Exactly.

Strictly, much stereo one hears is a bit like that - a mixture of panpotted 
stereo, coincident mic, spaced mic, pseudostereo effects and even 
mono-stuck-in-a-speaker.

Dr. Peter Lennox

School of Technology,
Faculty of Arts, Design and Technology
University of Derby, UK
e: p.len...@derby.ac.uk 
t: 01332 593155


-----Original Message-----
From: sursound-boun...@music.vt.edu [mailto:sursound-boun...@music.vt.edu] On 
Behalf Of Eero Aro
Sent: 16 May 2013 14:56
To: sursound@music.vt.edu
Subject: Re: [Sursound] The commercial future of Ambisonics

Augustine Leudar wrote:
> However I'm not sure I agree that our hearing cant tell the difference 
> between whether a sound is coming from one or several speakers

I try to be more precise.

If you have a normal 5.1 speaker setup around you and you have several playback 
devices in your use, you can drive a mono sound to one of the speakers and the 
listener will locate the sound into the direction of that loudspeaker.

If you have a two channel stereo recording and you play it through the FL and 
FR speakers, the listener will hear a stereo image in front of him.

If you have a discrete 5.1 recording, you can play it back through the 5.1 
setup and the localization will work according to that.
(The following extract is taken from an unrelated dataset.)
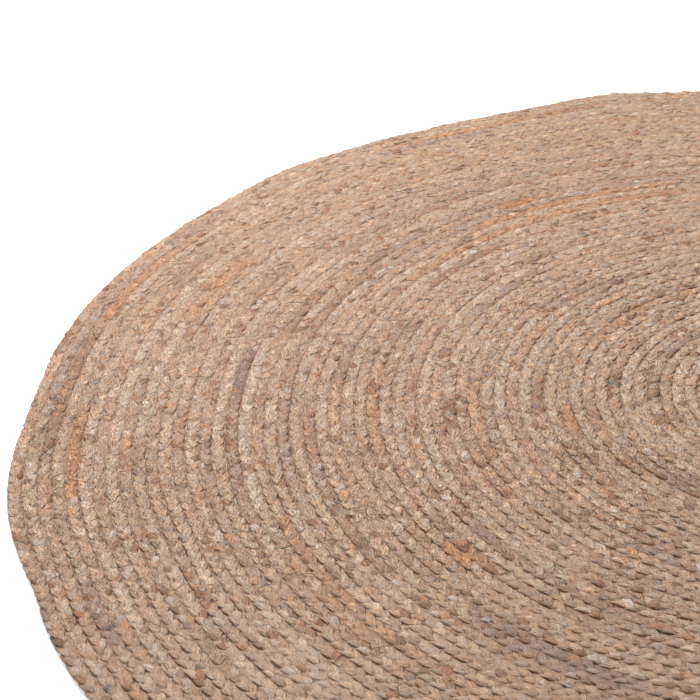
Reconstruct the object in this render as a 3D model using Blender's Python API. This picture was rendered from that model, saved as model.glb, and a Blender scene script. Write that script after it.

If you have a B-Format recording, you can decode it for example to a horizontal 
layout and use the four "corner" speakers. Again, localization will occur as we 
know it does.

Now - you can hit Play on all of these players at the same time and the 
listener will hear a mix of your recordings regardless of their format of 
origin. 
This is
what I mean by that "the hearing doesn't know" about the reproduction system.

 From what you have written before, I have understood that the above is exactly 
what you have been doing, using discrete speakers for sharp imaging.

Some people think that you need to route _all of the sounds_ through the same 
decoder and that would reduce the localization of pinpointed phantom sources.
You don't need to do that, you can feed the amplifier of a certain loudspeaker 
from two or several playback sources.